No coloquemos a Nuestra Señora en el horizonte de lo etéreo, lo privado, lo espiritual sin carne, lo que no tiene relación con la vida diaria, en el fondo con lo que no tiene importancia, o con lo que desempolvamos en determinadas ocasiones, como son las fiestas patronales, la Semana Santa y no toda. María está enraizada en la genealogía de Jesús, que se remonta a Abraham, a David, y que presenta a Jesús, en el Evangelio de san Lucas, como el heredero de la promesa hecha a ambos en la historia por el mismo Dios: el Señor ha ofrecido un reino eterno, a pesar del pecado de Israel. Es la historia de la salvación de los hombres y mujeres. Historia real, con sus sombras incluidas. Esa es también nuestra historia, la actual, la de nuestra ciudad y la de nuestra Diócesis.

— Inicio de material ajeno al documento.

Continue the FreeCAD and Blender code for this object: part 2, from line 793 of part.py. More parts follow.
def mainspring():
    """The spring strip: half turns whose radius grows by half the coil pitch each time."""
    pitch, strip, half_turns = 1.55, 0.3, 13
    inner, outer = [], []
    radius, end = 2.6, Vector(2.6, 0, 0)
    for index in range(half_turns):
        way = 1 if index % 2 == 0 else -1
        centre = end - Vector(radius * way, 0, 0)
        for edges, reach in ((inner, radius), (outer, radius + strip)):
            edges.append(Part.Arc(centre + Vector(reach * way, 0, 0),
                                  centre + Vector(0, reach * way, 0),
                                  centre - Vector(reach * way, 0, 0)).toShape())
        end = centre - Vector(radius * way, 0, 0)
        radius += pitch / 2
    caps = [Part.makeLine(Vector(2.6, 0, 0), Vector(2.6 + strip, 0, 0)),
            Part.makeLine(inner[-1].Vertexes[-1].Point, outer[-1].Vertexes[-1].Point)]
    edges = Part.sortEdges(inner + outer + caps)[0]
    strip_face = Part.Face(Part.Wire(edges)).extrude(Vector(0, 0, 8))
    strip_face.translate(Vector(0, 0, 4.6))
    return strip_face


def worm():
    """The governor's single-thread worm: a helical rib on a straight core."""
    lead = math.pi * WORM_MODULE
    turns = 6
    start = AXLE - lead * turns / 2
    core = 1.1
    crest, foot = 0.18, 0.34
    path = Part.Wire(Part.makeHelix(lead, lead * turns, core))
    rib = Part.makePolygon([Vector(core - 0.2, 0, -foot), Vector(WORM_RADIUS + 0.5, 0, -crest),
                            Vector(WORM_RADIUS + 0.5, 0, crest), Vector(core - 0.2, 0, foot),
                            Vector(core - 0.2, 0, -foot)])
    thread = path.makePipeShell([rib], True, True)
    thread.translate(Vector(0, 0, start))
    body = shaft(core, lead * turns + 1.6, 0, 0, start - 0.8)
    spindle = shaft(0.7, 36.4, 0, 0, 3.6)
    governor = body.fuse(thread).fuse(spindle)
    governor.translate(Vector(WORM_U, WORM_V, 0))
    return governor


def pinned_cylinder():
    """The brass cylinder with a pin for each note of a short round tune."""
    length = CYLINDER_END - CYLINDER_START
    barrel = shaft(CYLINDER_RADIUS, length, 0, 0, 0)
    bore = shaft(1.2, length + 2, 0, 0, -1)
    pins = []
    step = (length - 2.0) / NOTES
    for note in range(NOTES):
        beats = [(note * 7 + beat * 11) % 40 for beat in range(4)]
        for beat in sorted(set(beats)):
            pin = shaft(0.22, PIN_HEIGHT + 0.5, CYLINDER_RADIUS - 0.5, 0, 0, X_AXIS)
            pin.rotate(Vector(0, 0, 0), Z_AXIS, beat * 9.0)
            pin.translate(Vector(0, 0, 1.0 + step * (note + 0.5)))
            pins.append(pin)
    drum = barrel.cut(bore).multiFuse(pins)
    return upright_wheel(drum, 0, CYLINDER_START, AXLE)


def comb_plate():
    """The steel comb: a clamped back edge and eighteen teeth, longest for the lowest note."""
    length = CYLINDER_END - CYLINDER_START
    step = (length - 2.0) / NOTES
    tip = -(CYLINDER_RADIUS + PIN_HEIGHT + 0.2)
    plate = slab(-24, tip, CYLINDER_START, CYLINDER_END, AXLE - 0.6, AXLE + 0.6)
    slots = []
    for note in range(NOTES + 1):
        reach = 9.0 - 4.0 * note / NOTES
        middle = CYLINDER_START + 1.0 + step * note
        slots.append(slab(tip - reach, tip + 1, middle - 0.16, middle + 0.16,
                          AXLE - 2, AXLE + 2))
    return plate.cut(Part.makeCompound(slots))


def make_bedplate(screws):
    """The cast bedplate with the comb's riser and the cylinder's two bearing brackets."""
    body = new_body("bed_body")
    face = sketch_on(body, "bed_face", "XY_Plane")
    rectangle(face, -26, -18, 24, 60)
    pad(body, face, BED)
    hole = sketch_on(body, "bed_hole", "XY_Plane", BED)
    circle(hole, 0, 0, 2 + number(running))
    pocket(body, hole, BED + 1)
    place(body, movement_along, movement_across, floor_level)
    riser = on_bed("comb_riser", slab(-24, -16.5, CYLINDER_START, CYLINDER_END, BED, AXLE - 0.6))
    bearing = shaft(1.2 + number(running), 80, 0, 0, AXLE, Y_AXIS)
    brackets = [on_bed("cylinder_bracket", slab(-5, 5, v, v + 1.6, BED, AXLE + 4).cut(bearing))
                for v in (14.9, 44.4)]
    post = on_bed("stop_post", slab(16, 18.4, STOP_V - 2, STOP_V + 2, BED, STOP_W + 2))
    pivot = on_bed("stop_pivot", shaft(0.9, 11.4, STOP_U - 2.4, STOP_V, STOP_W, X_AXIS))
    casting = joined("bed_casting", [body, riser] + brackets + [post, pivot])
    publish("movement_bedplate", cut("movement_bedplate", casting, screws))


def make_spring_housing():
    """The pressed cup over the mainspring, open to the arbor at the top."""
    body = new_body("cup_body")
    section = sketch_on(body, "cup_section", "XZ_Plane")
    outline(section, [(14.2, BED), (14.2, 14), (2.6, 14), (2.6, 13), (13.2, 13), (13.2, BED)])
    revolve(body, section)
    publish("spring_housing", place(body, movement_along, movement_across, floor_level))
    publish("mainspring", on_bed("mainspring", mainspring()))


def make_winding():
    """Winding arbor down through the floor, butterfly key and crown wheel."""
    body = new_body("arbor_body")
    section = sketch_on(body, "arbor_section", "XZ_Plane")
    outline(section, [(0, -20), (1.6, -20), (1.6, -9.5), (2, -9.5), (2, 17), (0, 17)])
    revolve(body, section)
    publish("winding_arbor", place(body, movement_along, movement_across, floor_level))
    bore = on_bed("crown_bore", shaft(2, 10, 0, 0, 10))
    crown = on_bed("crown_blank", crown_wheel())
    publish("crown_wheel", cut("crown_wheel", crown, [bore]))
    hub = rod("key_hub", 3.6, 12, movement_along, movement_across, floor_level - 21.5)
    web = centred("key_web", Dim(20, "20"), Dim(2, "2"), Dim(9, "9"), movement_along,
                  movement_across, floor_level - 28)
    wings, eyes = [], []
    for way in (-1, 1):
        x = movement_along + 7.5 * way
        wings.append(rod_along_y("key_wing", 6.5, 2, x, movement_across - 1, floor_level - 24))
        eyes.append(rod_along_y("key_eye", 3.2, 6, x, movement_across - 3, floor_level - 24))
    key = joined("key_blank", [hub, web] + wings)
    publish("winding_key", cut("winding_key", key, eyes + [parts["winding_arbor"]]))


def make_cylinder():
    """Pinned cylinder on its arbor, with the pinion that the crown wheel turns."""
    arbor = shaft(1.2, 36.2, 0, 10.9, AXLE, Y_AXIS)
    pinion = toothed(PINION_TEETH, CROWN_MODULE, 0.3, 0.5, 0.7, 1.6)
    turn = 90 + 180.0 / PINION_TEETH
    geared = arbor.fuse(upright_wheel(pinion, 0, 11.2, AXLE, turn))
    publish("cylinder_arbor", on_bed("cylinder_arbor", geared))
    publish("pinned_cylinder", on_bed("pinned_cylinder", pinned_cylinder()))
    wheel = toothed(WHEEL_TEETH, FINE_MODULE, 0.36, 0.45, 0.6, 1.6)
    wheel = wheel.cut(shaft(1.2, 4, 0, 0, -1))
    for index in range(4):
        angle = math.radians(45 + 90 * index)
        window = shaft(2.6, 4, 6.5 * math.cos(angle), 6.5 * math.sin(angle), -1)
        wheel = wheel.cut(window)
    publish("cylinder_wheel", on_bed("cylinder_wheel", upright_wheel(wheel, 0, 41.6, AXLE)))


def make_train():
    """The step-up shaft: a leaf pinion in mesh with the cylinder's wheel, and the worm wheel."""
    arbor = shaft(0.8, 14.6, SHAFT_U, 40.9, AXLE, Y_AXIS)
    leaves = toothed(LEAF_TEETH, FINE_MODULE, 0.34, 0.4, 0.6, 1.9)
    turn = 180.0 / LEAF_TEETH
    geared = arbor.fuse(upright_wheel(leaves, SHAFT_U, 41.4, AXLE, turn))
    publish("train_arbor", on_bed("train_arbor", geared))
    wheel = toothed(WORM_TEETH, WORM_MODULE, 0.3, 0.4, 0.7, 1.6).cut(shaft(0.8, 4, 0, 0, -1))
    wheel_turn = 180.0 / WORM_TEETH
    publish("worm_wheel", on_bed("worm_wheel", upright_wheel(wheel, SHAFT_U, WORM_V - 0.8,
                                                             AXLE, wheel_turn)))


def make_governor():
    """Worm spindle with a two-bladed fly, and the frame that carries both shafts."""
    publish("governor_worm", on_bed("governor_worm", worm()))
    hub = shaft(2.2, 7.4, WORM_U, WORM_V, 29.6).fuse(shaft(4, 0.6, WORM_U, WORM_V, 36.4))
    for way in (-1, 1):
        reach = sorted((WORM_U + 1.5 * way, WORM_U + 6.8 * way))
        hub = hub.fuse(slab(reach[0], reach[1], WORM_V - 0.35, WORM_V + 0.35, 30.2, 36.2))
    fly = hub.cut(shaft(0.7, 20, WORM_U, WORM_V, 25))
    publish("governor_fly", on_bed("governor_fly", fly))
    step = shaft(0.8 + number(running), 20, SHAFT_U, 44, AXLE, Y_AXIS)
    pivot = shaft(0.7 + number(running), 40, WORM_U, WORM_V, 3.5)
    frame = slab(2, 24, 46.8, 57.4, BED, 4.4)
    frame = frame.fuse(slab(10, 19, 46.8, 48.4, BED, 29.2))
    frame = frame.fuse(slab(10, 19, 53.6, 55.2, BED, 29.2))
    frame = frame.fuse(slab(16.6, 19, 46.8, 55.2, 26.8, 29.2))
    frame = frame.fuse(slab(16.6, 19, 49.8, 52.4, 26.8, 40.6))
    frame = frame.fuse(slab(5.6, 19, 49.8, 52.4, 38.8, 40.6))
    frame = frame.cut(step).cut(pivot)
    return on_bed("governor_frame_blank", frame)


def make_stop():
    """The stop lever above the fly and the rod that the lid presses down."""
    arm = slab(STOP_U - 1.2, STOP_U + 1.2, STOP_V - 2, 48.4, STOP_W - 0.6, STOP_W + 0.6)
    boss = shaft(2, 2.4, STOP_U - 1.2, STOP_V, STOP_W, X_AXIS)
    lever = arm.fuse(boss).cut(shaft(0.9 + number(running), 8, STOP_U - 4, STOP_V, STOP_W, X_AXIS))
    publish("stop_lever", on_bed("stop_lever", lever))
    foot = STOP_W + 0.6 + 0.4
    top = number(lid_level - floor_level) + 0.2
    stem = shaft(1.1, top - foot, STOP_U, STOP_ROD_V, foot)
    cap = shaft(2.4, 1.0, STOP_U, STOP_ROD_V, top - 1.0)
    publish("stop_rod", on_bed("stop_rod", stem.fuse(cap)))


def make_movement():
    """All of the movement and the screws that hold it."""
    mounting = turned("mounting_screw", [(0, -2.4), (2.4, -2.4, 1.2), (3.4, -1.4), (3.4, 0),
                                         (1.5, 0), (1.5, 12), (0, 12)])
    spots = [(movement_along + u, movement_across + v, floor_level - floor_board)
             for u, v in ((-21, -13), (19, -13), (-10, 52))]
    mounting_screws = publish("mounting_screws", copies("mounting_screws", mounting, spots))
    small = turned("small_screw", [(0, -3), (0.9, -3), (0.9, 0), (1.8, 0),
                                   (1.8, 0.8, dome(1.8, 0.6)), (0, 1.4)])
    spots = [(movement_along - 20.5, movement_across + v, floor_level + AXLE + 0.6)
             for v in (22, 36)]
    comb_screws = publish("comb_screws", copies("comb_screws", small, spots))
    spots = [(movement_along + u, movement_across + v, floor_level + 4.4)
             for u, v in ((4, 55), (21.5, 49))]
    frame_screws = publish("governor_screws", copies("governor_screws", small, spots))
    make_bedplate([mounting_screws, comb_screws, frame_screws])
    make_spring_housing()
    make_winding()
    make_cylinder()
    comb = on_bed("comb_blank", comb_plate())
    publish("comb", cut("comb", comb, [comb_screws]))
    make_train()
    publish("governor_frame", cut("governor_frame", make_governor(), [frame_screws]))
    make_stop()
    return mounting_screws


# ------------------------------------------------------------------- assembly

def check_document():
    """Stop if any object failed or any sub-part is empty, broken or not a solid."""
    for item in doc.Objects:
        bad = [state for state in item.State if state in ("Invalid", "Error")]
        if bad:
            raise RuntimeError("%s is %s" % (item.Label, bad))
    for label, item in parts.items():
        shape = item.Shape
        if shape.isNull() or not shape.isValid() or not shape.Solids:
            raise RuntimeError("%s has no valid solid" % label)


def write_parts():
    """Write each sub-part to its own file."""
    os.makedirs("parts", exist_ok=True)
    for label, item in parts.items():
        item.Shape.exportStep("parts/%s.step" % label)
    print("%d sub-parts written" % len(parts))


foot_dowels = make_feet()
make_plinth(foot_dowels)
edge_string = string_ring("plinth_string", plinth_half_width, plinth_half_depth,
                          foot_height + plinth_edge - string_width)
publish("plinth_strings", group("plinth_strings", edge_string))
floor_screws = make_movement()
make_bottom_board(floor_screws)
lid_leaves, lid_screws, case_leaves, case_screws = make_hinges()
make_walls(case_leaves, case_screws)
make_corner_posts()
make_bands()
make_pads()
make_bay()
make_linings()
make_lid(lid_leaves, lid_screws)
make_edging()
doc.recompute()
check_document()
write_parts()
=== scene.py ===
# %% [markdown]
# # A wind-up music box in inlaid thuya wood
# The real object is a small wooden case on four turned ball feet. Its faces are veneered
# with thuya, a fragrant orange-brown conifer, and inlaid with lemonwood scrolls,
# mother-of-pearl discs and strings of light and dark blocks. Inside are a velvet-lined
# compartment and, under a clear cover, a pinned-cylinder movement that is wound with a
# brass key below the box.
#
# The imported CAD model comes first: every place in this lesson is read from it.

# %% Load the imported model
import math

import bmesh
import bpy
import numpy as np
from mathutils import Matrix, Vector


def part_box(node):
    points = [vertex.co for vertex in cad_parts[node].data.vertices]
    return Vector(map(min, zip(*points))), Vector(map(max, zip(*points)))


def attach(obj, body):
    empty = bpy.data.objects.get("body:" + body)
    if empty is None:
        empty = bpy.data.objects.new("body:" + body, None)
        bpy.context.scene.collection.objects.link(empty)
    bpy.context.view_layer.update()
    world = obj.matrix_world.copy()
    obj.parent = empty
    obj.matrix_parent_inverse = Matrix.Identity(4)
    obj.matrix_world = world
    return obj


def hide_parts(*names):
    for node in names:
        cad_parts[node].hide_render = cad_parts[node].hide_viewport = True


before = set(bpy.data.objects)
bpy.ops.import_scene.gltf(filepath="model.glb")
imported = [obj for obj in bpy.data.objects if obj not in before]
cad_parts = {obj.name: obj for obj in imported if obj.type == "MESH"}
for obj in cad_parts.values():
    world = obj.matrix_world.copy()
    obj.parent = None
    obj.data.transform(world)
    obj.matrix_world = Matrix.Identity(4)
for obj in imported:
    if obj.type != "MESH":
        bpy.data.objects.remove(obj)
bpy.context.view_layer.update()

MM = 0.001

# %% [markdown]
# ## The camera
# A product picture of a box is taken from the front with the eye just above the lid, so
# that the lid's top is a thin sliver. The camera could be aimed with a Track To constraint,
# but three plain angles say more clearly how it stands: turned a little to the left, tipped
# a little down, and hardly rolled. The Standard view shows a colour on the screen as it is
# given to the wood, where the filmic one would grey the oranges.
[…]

Al acabar esta homilía, vuelvo de nuevo al Evangelio que dice en san Lucas: «María conservaba todas estas cosas meditándolas en su corazón» (Lc 2,19.51). Estas «cosas» se referían a Jesús y a todo lo que a su Hijo le afectaba. Evidentemente el de María es un custodiar afectuoso; un conservar en el corazón para poder recurrir de nuevo a aquello que se conserva tan profundamente. De ahí que surja espontáneo en nosotros los cristianos invocar a María como Hija de Sión, para que nos consiga la capacidad de poder escuchar la Palabra de Dios, aquella Palabra que es el Verbo de Dios, que en su seno materno se hizo carne para revelarnos el misterio de Cristo.

Que Él nos dé la fuerza para poder reflejarnos en María, y así dar el mismo valor a la escucha de la Palabra de Dios que damos a la acción, sin oponer ambos elementos, sino coordinándolos de tal manera que el saber escuchar ocupe siempre el lugar preferente. Que así sea.